Related: What is the IPCC AR6 synthesis report and why does it matter?
Monday’s “synthesis report” is the final part of the sixth assessment report (AR6) by the IPCC, which was set up in 1988 to investigate the climate and provide scientific underpinning to international policy on the crisis. The first three sections of AR6, published between August 2021 and April 2022, covered the physical science behind the climate crisis, and warned irreversible changes were now almost inevitable; section two covered the impacts, such as the loss of agriculture, rising sea levels, and the devastation of the natural world; and the third covered the means by which we can cut greenhouse gases, including renewable energy, restoring nature and technologies that capture and store carbon dioxide.
The “synthesis report” contains no new science, but draws together key messages from all of the preceding work to form a guide for governments. The next IPCC report is not due to be published before 2030, making this report effectively the scientific gold standard for advice to governments in this crucial decade.

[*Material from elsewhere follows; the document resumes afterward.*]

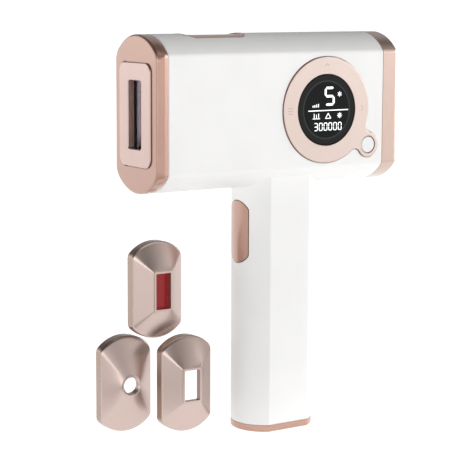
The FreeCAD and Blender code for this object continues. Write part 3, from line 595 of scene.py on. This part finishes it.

The final section of AR6 was the “summary for policymakers”, written by IPCC scientists but scrutinised by representatives of governments around the world, who can – and did – push for changes. The Guardian was told that in the final hours of deliberations at the Swiss resort of Interlaken over the weekend, the large Saudi Arabian delegation, of at least 10 representatives, pushed at several points for the weakening of messages on fossil fuels, and the insertion of references to carbon capture and storage, touted by some as a remedy for fossil fuel use but not yet proven to work at scale.
In response to the report, Peter Thorne, the director of the Icarus climate research centre at Maynooth University in Ireland, said next year global temperatures could breach the 1.5C limit, though this did not mean the limit had been breached for the long term. “We will, almost regardless of the emissions scenario given, reach 1.5C in the first half of the next decade,” he said. “The real question is whether our collective choices mean we stabilise around 1.5C or crash through 1.5C, reach 2C and keep going.”